## WHAT IS ASKED:
Print exactly what the entries say, line by line, from the first line down to the one with "return 1 / (size * MM)", inclusive.

## ENTRIES SHOWN:
*-*-*

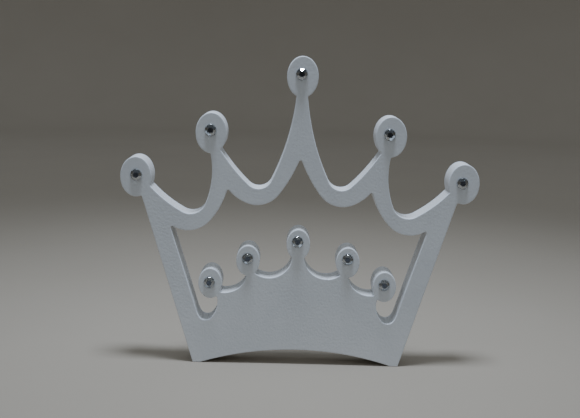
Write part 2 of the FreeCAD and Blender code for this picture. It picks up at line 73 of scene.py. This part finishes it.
log = logging.getLogger("crown")

Box = tuple[Vector, Vector]


class Slot(Enum):
    """Two of the record's finish names; nothing in this script uses them."""

    STONE = "rhinestone"
    GLUE = "clear_glue"


class Finial(Enum):
    """The ten finials, in the order in which their stones were glued on."""

    OUTER_LEFT_LOW = "outer_left_low"
    OUTER_LEFT_HIGH = "outer_left_high"
    OUTER_TOP = "outer_top"
    OUTER_RIGHT_HIGH = "outer_right_high"
    OUTER_RIGHT_LOW = "outer_right_low"
    INNER_LEFT_LOW = "inner_left_low"
    INNER_LEFT_HIGH = "inner_left_high"
    INNER_TOP = "inner_top"
    INNER_RIGHT_HIGH = "inner_right_high"
    INNER_RIGHT_LOW = "inner_right_low"


class Layer(Enum):
    """What lies on a finial, from the board outwards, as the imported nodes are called."""

    GLUE = "glue_"
    FOIL = "foil_"
    STONE = "stone_"


# ---------------------------------------------------------------- colours and nodes


def linear(hex_colour: str) -> tuple[float, float, float, float]:
    """Turn an sRGB colour to linear.

    Args:
        hex_colour: The colour as #RRGGBB.

    Returns:
        Red, green, blue and a full alpha.
    """
    channels = [int(hex_colour[start:start + 2], 16) / 255 for start in (1, 3, 5)]
    red, green, blue = (
        value / 12.92 if value <= 0.04045 else ((value + 0.055) / 1.055) ** 2.4 for value in channels
    )
    return red, green, blue, 1.0


def per_metre(size: float) -> float:
    """Give the texture scale at which one grain is so many millimetres."""
    return 1 / (size * MM)


def add_node(
    tree: bpy.types.NodeTree,
    kind: str,
    settings: dict[str, Any] | None = None,
    links: dict[str | int, bpy.types.NodeSocket] | None = None,
    inputs: dict[str | int, Any] | None = None,
) -> bpy.types.Node:
    """Add a node with its settings and links.

    Args:
        tree: The node tree that gets the node.
        kind: The node's type.
        settings: The node's own properties.
        links: The sockets that feed its inputs.
        inputs: The plain values of its other inputs.

    Returns:
        The new node.
    """
    node = tree.nodes.new(kind)
    for name, value in (settings or {}).items():
        setattr(node, name, value)
    for name, value in (inputs or {}).items():
        node.inputs[name].default_value = value
    for name, source in (links or {}).items():
        tree.links.new(source, node.inputs[name])
    return node


def new_material(name: str) -> tuple[bpy.types.Material, bpy.types.NodeTree]:
    """Make an empty node material.

    Args:
        name: The material's name.

    Returns:
        The material and its node tree.
    """
    material = bpy.data.materials.new(name)
    material.use_nodes = True
    material.node_tree.nodes.clear()
    return material, material.node_tree


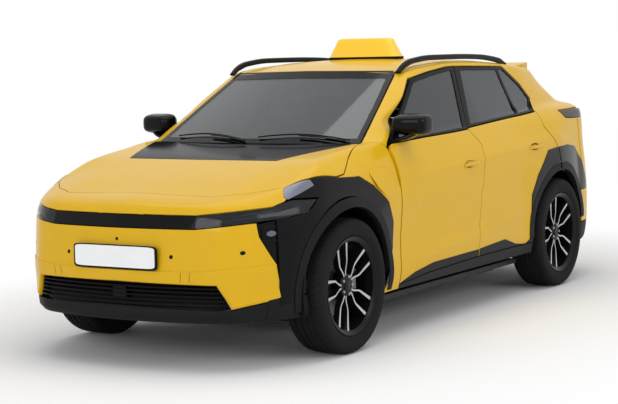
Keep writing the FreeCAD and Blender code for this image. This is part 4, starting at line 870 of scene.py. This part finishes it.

*-*-*

## ANSWER TO THIS TASK:
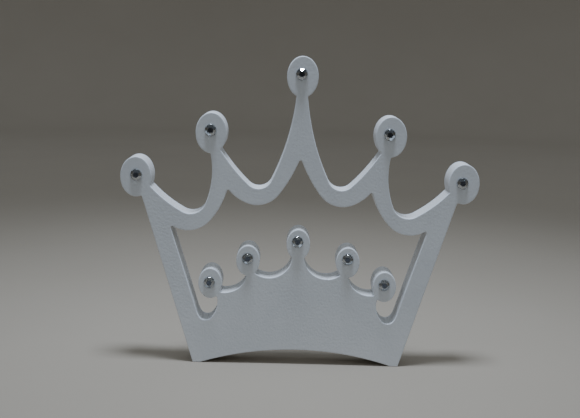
Write part 2 of the FreeCAD and Blender code for this picture. It picks up at line 73 of scene.py. This part finishes it.
log = logging.getLogger("crown")

Box = tuple[Vector, Vector]


class Slot(Enum):
    """Two of the record's finish names; nothing in this script uses them."""

    STONE = "rhinestone"
    GLUE = "clear_glue"


class Finial(Enum):
    """The ten finials, in the order in which their stones were glued on."""

    OUTER_LEFT_LOW = "outer_left_low"
    OUTER_LEFT_HIGH = "outer_left_high"
    OUTER_TOP = "outer_top"
    OUTER_RIGHT_HIGH = "outer_right_high"
    OUTER_RIGHT_LOW = "outer_right_low"
    INNER_LEFT_LOW = "inner_left_low"
    INNER_LEFT_HIGH = "inner_left_high"
    INNER_TOP = "inner_top"
    INNER_RIGHT_HIGH = "inner_right_high"
    INNER_RIGHT_LOW = "inner_right_low"


class Layer(Enum):
    """What lies on a finial, from the board outwards, as the imported nodes are called."""

    GLUE = "glue_"
    FOIL = "foil_"
    STONE = "stone_"


# ---------------------------------------------------------------- colours and nodes


def linear(hex_colour: str) -> tuple[float, float, float, float]:
    """Turn an sRGB colour to linear.

    Args:
        hex_colour: The colour as #RRGGBB.

    Returns:
        Red, green, blue and a full alpha.
    """
    channels = [int(hex_colour[start:start + 2], 16) / 255 for start in (1, 3, 5)]
    red, green, blue = (
        value / 12.92 if value <= 0.04045 else ((value + 0.055) / 1.055) ** 2.4 for value in channels
    )
    return red, green, blue, 1.0


def per_metre(size: float) -> float:
    """Give the texture scale at which one grain is so many millimetres."""
    return 1 / (size * MM)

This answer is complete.